Task statement – What do the lines from the top of the data through the line with "return along_y(outline(points), sash_low_y, end)" say? Quote them exactly and include both ends.

Material –
-- -- --

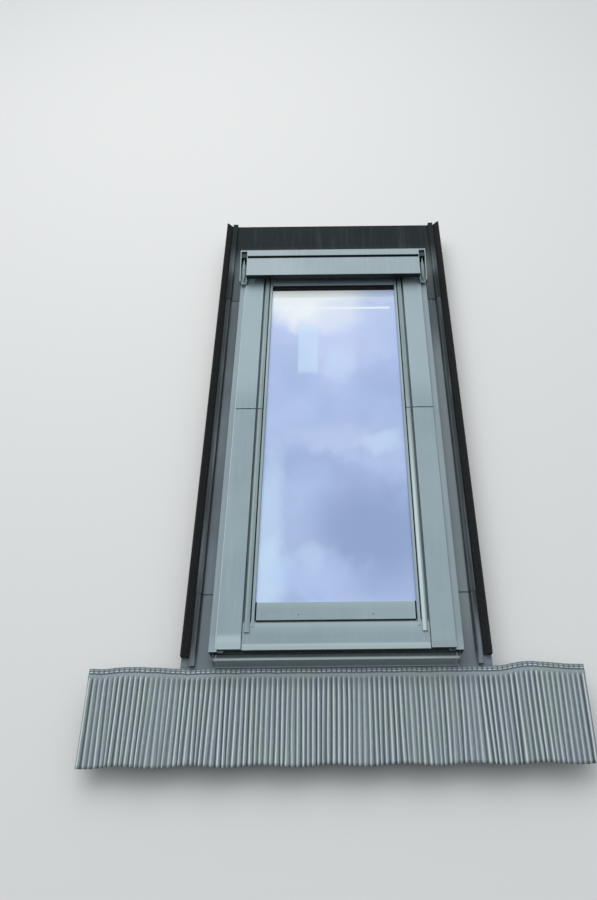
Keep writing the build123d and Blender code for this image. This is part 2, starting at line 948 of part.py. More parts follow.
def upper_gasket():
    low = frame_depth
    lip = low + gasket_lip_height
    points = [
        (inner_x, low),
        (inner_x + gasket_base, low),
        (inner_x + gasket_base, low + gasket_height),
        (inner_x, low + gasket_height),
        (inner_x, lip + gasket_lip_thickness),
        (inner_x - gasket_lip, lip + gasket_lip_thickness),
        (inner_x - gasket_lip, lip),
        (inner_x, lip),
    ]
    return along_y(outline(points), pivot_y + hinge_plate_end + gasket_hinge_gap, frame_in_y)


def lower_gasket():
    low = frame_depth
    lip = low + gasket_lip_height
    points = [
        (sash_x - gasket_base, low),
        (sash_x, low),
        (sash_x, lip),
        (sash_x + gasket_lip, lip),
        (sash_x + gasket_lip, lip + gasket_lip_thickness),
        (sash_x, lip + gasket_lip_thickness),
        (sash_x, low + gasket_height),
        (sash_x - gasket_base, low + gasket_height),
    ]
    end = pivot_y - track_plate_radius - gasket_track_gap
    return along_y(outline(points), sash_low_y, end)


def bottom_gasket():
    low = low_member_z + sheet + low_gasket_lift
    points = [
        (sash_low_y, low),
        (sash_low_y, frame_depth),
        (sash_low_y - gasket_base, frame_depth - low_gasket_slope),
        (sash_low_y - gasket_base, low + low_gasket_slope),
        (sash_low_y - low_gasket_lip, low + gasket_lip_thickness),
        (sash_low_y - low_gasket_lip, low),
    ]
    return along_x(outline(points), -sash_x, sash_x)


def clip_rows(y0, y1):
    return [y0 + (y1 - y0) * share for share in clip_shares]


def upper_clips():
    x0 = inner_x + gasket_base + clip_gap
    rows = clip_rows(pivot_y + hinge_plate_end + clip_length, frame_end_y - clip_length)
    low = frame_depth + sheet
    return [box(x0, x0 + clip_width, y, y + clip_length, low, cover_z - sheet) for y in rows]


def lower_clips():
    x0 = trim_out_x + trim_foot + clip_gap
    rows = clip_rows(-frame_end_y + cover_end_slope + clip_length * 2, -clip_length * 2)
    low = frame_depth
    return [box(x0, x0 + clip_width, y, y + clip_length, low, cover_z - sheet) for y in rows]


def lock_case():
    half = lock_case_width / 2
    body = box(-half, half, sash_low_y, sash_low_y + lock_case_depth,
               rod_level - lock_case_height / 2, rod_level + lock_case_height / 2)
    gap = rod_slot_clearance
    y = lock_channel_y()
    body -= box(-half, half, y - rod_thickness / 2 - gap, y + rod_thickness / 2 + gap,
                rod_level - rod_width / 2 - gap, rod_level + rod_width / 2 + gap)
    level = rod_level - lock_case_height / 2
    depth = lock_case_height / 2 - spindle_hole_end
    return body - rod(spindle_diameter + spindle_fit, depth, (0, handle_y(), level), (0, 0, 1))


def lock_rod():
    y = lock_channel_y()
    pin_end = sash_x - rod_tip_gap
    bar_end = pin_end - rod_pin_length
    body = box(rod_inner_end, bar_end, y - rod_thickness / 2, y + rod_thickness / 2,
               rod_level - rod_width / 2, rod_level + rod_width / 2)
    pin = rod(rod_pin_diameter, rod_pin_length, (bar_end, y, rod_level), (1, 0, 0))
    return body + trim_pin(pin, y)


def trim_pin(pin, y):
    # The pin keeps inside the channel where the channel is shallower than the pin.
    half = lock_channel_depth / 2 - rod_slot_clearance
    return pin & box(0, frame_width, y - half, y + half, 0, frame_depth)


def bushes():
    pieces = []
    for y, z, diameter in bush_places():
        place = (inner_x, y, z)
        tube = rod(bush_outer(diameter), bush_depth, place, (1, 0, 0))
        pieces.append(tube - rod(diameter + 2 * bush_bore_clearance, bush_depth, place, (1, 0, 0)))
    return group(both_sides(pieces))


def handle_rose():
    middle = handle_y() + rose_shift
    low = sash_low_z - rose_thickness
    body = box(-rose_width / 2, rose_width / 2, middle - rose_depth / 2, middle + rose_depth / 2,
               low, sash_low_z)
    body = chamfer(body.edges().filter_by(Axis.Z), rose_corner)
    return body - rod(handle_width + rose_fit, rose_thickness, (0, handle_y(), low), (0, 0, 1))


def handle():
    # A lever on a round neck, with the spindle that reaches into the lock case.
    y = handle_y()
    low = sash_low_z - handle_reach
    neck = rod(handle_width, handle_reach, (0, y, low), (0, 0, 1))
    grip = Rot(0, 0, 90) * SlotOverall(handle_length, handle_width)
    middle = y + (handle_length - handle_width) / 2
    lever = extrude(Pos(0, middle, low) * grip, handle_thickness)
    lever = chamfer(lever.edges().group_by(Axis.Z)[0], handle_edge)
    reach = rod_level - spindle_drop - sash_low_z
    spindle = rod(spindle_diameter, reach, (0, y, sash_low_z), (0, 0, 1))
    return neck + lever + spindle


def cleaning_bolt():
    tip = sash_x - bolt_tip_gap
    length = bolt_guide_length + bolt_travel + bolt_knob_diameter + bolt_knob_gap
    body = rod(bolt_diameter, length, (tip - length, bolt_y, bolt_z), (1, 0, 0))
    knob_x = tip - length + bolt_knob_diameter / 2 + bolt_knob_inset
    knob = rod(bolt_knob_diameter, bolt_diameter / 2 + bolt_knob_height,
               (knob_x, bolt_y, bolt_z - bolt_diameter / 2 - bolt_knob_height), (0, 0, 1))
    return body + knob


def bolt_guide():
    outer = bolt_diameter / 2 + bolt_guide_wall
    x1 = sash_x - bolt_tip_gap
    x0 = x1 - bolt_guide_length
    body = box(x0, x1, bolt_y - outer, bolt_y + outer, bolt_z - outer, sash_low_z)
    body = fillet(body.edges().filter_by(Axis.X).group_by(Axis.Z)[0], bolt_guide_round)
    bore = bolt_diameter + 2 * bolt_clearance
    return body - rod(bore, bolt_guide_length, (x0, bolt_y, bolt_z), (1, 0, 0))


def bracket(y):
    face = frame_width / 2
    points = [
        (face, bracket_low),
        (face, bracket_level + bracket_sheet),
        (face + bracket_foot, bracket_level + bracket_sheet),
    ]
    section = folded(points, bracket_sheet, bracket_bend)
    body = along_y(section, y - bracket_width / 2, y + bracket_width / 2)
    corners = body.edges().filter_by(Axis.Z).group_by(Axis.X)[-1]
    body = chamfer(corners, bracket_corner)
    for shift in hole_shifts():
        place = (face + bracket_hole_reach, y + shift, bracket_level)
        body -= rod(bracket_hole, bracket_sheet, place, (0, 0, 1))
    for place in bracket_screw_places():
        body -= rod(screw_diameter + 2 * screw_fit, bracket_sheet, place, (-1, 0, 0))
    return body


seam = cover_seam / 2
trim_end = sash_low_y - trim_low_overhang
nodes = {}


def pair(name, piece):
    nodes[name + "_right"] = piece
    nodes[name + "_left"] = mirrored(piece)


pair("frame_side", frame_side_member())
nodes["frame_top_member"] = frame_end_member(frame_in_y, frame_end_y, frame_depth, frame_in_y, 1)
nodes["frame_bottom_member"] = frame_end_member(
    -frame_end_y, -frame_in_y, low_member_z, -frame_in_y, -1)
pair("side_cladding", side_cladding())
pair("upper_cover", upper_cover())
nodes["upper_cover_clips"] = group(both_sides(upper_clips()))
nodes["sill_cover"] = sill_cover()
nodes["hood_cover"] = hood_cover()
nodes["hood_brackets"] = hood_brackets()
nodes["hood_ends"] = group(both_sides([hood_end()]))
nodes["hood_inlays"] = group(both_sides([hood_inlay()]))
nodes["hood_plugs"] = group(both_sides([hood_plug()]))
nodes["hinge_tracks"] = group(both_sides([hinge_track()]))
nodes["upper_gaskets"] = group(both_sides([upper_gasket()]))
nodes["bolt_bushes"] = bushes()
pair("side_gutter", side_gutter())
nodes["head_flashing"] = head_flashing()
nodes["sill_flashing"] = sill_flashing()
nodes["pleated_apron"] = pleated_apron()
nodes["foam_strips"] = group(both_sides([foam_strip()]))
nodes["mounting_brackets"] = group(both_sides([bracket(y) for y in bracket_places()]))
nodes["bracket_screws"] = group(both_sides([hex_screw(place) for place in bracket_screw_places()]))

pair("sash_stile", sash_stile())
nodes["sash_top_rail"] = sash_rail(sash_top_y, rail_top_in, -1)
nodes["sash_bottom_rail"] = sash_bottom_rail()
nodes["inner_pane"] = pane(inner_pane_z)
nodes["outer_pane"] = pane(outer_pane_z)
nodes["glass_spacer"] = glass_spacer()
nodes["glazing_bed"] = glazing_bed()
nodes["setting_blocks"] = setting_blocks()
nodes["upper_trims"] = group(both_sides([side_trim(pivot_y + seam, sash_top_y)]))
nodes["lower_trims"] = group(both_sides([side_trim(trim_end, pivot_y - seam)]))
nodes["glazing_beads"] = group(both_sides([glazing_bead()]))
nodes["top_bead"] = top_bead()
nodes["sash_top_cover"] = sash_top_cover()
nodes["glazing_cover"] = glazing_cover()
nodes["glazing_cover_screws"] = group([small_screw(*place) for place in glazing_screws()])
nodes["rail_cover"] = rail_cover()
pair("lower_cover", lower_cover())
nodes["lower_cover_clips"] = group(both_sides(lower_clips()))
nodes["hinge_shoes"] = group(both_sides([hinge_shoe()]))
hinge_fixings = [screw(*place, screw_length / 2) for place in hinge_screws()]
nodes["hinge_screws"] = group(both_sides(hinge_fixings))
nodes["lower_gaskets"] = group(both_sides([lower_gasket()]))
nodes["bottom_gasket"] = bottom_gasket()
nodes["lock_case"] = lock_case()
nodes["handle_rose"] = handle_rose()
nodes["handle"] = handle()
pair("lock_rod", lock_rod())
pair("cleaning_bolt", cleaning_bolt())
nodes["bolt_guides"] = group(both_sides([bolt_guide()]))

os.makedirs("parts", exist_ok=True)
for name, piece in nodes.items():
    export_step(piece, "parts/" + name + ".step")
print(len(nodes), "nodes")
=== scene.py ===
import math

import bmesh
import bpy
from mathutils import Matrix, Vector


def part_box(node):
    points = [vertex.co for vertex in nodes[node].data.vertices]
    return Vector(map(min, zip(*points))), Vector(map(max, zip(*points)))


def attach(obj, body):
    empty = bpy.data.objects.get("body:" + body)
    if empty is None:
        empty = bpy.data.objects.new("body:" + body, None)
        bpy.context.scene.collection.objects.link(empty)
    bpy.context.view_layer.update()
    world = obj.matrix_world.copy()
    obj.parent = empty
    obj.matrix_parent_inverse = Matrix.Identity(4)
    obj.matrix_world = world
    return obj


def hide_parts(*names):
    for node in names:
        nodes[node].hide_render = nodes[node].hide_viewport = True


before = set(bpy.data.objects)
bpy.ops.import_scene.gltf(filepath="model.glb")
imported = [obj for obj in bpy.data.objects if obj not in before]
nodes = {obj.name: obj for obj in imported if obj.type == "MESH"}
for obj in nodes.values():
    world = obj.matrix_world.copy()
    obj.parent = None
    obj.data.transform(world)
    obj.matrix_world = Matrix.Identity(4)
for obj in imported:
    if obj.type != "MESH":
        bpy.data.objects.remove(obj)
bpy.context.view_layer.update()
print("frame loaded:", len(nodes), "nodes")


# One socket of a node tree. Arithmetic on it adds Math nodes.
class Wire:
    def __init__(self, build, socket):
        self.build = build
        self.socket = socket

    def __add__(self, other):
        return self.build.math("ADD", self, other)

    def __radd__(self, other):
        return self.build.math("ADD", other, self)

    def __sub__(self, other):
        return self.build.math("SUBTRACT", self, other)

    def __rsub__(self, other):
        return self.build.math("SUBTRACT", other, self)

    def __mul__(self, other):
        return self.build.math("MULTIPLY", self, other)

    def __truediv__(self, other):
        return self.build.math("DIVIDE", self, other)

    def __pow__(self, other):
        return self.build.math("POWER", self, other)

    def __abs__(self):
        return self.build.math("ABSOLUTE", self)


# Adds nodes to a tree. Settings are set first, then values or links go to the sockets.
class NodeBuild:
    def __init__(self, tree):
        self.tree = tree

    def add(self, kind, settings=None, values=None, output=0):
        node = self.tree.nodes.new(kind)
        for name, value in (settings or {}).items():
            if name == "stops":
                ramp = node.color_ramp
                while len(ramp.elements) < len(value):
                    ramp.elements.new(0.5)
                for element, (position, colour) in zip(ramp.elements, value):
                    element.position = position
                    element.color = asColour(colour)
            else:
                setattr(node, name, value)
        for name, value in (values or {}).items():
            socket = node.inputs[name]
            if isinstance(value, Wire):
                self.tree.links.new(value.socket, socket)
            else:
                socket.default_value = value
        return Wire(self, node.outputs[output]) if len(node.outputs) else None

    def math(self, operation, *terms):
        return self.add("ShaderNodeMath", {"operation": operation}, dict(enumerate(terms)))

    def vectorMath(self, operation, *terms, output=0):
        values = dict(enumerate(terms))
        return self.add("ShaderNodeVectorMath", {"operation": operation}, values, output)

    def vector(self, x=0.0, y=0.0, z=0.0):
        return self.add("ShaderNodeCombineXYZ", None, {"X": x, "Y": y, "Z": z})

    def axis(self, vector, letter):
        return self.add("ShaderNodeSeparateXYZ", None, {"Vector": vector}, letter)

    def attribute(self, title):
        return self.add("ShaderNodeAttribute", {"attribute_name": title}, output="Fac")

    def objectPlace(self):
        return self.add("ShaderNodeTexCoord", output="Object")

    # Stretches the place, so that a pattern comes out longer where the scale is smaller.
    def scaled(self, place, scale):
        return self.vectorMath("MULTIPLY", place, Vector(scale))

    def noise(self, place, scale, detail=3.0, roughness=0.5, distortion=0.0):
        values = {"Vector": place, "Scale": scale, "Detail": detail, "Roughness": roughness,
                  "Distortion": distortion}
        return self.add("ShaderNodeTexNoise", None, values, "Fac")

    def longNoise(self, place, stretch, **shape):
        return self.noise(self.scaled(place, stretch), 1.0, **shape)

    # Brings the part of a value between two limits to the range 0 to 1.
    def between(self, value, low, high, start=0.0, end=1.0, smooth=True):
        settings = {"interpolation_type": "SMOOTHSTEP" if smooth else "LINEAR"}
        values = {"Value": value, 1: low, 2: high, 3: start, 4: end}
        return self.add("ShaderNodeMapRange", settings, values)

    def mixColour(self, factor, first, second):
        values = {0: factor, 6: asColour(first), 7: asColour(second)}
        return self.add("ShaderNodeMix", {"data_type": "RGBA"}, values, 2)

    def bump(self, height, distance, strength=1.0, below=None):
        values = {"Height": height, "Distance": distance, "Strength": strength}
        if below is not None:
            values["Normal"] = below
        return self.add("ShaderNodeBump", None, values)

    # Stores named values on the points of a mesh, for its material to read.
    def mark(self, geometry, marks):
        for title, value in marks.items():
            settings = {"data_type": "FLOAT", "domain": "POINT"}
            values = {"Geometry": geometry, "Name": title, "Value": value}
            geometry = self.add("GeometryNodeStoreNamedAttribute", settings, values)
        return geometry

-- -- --

The output –
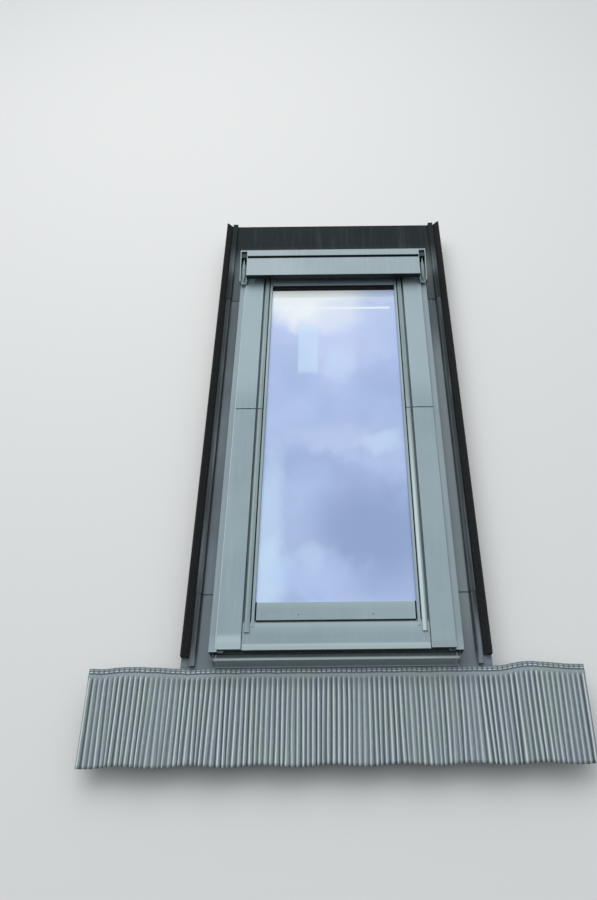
Keep writing the build123d and Blender code for this image. This is part 2, starting at line 948 of part.py. More parts follow.
def upper_gasket():
    low = frame_depth
    lip = low + gasket_lip_height
    points = [
        (inner_x, low),
        (inner_x + gasket_base, low),
        (inner_x + gasket_base, low + gasket_height),
        (inner_x, low + gasket_height),
        (inner_x, lip + gasket_lip_thickness),
        (inner_x - gasket_lip, lip + gasket_lip_thickness),
        (inner_x - gasket_lip, lip),
        (inner_x, lip),
    ]
    return along_y(outline(points), pivot_y + hinge_plate_end + gasket_hinge_gap, frame_in_y)


def lower_gasket():
    low = frame_depth
    lip = low + gasket_lip_height
    points = [
        (sash_x - gasket_base, low),
        (sash_x, low),
        (sash_x, lip),
        (sash_x + gasket_lip, lip),
        (sash_x + gasket_lip, lip + gasket_lip_thickness),
        (sash_x, lip + gasket_lip_thickness),
        (sash_x, low + gasket_height),
        (sash_x - gasket_base, low + gasket_height),
    ]
    end = pivot_y - track_plate_radius - gasket_track_gap
    return along_y(outline(points), sash_low_y, end)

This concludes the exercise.